I've heard several things about the word steward.  One traces it back to [pig]sty warden, and one traces it back to sti (hall) warden/guard.  I'd like your expert opinion.

"Expert opinion"?  Oooh, you get extra points for that, Erik!  Well, let's start with the Old English form.  It was stiweard, formed from stig, a word of unclear meaning, and weard "keeper, ward".  This word first turns up in the written record in 1000.  It is thought that stig probably meant "house" or "specific part of a house", because we have the word stigwita "house dweller".  It is therefore thought to be cognate with sty, and that is where the suggestion that it originally meant pigsty warden arose.  That suggestion is incorrect, for sty derives from Old English sti "pen, enclosure", and so by itself has nothing to do with pigs.  Your second suggestion, that it can be traced back to "hall guard", is more correct.
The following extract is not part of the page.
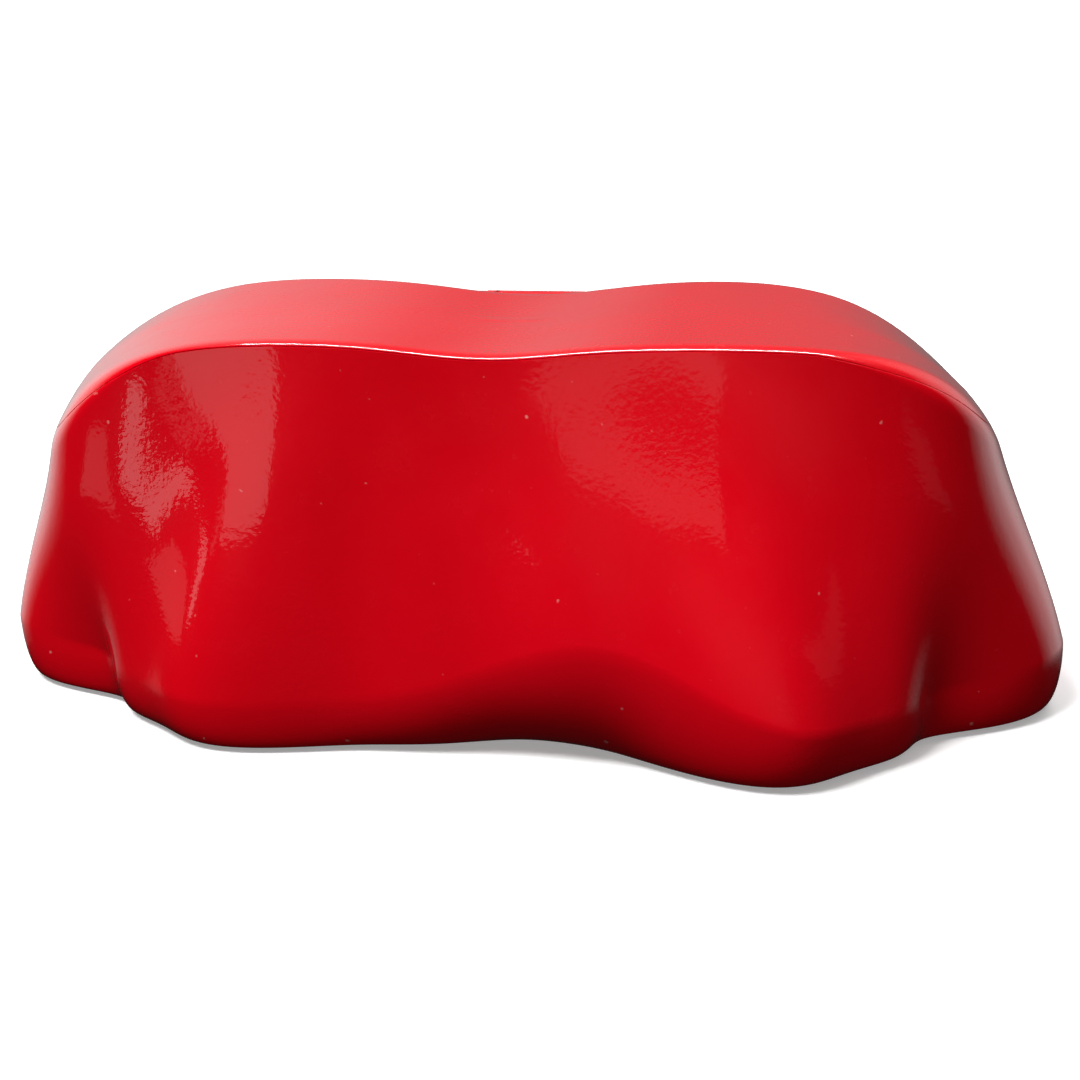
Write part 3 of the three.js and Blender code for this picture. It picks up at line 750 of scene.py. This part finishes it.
CARD_DISTANCE = 95  # millimetres from the middle of the case
LEFT, FRONT, RIGHT = -50, 0, 55  # azimuths of the cards, in degrees from the front
reflected_card("window_wide", LEFT, [(5, 20), (42, 18), (35, 32), (10, 29)], 0.9)
reflected_card("window_slat", LEFT, [(-24, 7), (-18, 8), (-5, 19), (-10, 19)], 1.4)
reflected_card("window_gap", LEFT, [(-4, 18), (-2, 18), (7, 23), (5, 23.5)], 0.5)
reflected_card("window_side", LEFT, [(-50, 0), (-30, 3), (-24, 13), (-36, 12)], 0.35)
patch = [(-21, 37), (-12, 38), (8, 45), (28, 48), (30, 54), (9, 50.5), (-9, 44.5), (-17, 41)]
reflected_card("room_patch", FRONT, patch, 0.36)
reflected_card("door_strip", RIGHT, [(15, 17), (33, 9), (14, 23), (-3, 28)], 0.1)


def area(name, place, aim, width, height, power):
    """A soft light that lights the object but isn't mirrored in it."""
    data = bpy.data.lights.new(name, "AREA")
    data.shape = "RECTANGLE"
    data.size, data.size_y = width, height
    data.energy = power
    light = bpy.data.objects.new(name, data)
    bpy.context.scene.collection.objects.link(light)
    light.location = place
    light.rotation_mode = "QUATERNION"
    light.rotation_quaternion = (Vector(aim) - Vector(place)).to_track_quat("-Z", "Y")
    light.visible_glossy = False


area("key_light", (-0.32, -0.38, 1.02), (0, 0, 0.02), 0.45, 0.45, 18)
area("fill_light", (0.05, -0.8, 0.10), (0, 0, 0.015), 0.8, 0.16, 0.8)
area("back_light", (0.25, 0.65, 0.75), (0, 0, 0.02), 0.5, 0.5, 4)
# A bright bar above the front, which the crisp top edge mirrors as a thin line.
bar = [(x, y, 0.3) for x, y in ((-0.16, -0.125), (0.16, -0.125), (0.16, -0.075), (-0.16, -0.075))]
only_reflected(stage_card("glint_card", bar, glow("glint glow", 90)))


def build_world():
    """A dark room in front, and a pale wall behind and above, chosen by direction."""
    world = bpy.data.worlds.new("room")
    world.use_nodes = True
    bpy.context.scene.world = world
    tree = world.node_tree

    def ranged(socket, low, high, to_low=0.0, to_high=1.0):
        node = tree.nodes.new("ShaderNodeMapRange")
        for key, value in (("From Min", low), ("From Max", high), ("To Min", to_low), ("To Max", to_high)):
            node.inputs[key].default_value = value
        tree.links.new(socket, node.inputs["Value"])
        return node.outputs[0]

    def joined(operation, a, b):
        node = tree.nodes.new("ShaderNodeMath")
        node.operation = operation
        tree.links.new(a, node.inputs[0])
        tree.links.new(b, node.inputs[1])
        return node.outputs[0]

    parts = tree.nodes.new("ShaderNodeSeparateXYZ")
    tree.links.new(tree.nodes.new("ShaderNodeTexCoord").outputs["Generated"], parts.inputs[0])
    behind = ranged(parts.outputs["Y"], 0.05, 0.45)
    not_low = ranged(parts.outputs["Z"], -0.45, -0.25)
    sideways = tree.nodes.new("ShaderNodeMath")
    sideways.operation = "ABSOLUTE"
    tree.links.new(parts.outputs["X"], sideways.inputs[0])
    back_wall = ranged(sideways.outputs[0], 0.15, 0.6, 0.16, 0.85)
    overhead = ranged(parts.outputs["Z"], 0.5, 0.9, 0.0, 0.4)
    wall = joined("MULTIPLY", joined("MULTIPLY", behind, not_low), back_wall)
    pale = joined("MAXIMUM", wall, overhead)
    strength = ranged(pale, 0.0, 1.0, 0.006, 1.0)
    tree.links.new(strength, tree.nodes["Background"].inputs["Strength"])
    tree.nodes["Background"].inputs["Color"].default_value = (1, 1, 1, 1)


build_world()
bpy.context.scene.view_settings.view_transform = "Standard"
About 1470 we find spelling closest to that of the surname Stewart, which derives from the same source: stwart is how Scotsman Blind Harry spelled it in his poem "Wallace", about William Wallace (Braveheart).  In the 16th century the word's meaning began to change, based on the erroneous belief that it was derived from stede "place" + ward or stow "place" + ward, making a steward "one who stands in the place of another".

Ward derives ultimately from the Indo-European root *wer- "to perceive, watch out for", which also gave us words like aware, ward, lord, warden, award, guard, and maybe even panorama.
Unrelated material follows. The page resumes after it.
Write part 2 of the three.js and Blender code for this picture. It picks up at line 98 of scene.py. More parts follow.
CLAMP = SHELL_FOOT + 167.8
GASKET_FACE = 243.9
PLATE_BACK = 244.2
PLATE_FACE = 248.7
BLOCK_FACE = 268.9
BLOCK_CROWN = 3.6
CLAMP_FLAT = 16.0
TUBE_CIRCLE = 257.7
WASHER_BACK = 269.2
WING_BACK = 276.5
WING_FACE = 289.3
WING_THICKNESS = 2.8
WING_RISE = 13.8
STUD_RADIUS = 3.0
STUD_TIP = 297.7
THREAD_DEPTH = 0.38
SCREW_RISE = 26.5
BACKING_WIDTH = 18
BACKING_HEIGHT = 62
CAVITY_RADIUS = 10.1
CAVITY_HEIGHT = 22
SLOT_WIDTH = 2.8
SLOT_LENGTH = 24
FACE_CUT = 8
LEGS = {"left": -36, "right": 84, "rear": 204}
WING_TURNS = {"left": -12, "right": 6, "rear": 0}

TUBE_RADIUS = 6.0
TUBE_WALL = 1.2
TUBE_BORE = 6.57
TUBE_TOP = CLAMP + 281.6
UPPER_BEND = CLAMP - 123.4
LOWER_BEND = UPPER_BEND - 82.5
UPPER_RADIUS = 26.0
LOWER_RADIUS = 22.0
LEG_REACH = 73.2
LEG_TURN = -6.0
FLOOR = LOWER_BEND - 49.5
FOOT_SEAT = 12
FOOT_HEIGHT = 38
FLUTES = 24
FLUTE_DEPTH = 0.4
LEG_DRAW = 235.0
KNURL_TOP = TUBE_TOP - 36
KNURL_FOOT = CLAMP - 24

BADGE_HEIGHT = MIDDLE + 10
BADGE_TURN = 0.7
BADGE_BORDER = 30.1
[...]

Could the surname Stigwood be related to stiweard or stigwita and, ultimately, to Stewart?

From Valerie Segall:

I am searching for the origin of g-string.

Are you planning to wear one?  If so, you would be donning what was originally Native American garb.  The word was initially (1878) geestring, and it referred to what amounted to a loincloth held up by a string and worn by certain Indians.  Most etymologists think that geestringi was probably originally an Indian word which was adopted in a form that was more familiar to English tongues.  The term doesn't appear with reference to showgirl costumes until 1936, but it was likely in use in that sense for some time prior to that date.  It was shortened to g-string, possibly by contamination from the notion of stringed instruments like guitars and violins, by 1891, at which time we find this interesting quotation in Harper's Magazine: "Some of the boys wore only 'G-strings' (as, for some reason, the breech-clout is commonly called on the prairie)."  This suggests that the word may have been of Sioux or other Plains Indian origin.

From Rodney:

My friends and I were discussing the origin of the phrase run amuck.  One person believes that it comes from Fiji, though most of us believe it is rooted in Anglo-Saxon.  Can you shed some light for us, please?

We have to be careful about shedding light here in power-shortage-stricken California, but we'll see what we can manage.  The word, which can be spelled amuck or amok (the latter being preferred), derives from a Malay word, amoq, defined as "engaging furiously in battle, attacking with desperate resolution, rushing in a state of frenzy to the commission of indiscriminate murder."  It was first borrowed by the Portuguese as amuco, and we find it in a Portuguese work of 1516.  Its first appearance in the English record is in 1663, when the Portuguese form amouco was used.  It was not until 1772, in the writings of the explorer Captain Cook, that we find the English form amock.  The amok spelling appeared in 1849.  The phrase run amok dates back to 1672, when it was run a mucke in the work of Andrew Marvell.  In 1859 Thoreau used it in his Walden Pond: "I might have run 'amok' against society, but I preferred that society should run 'amok' against me.

Many early instances of the word amok alone (without run) are used with reference to Malaysia or Malaysian people.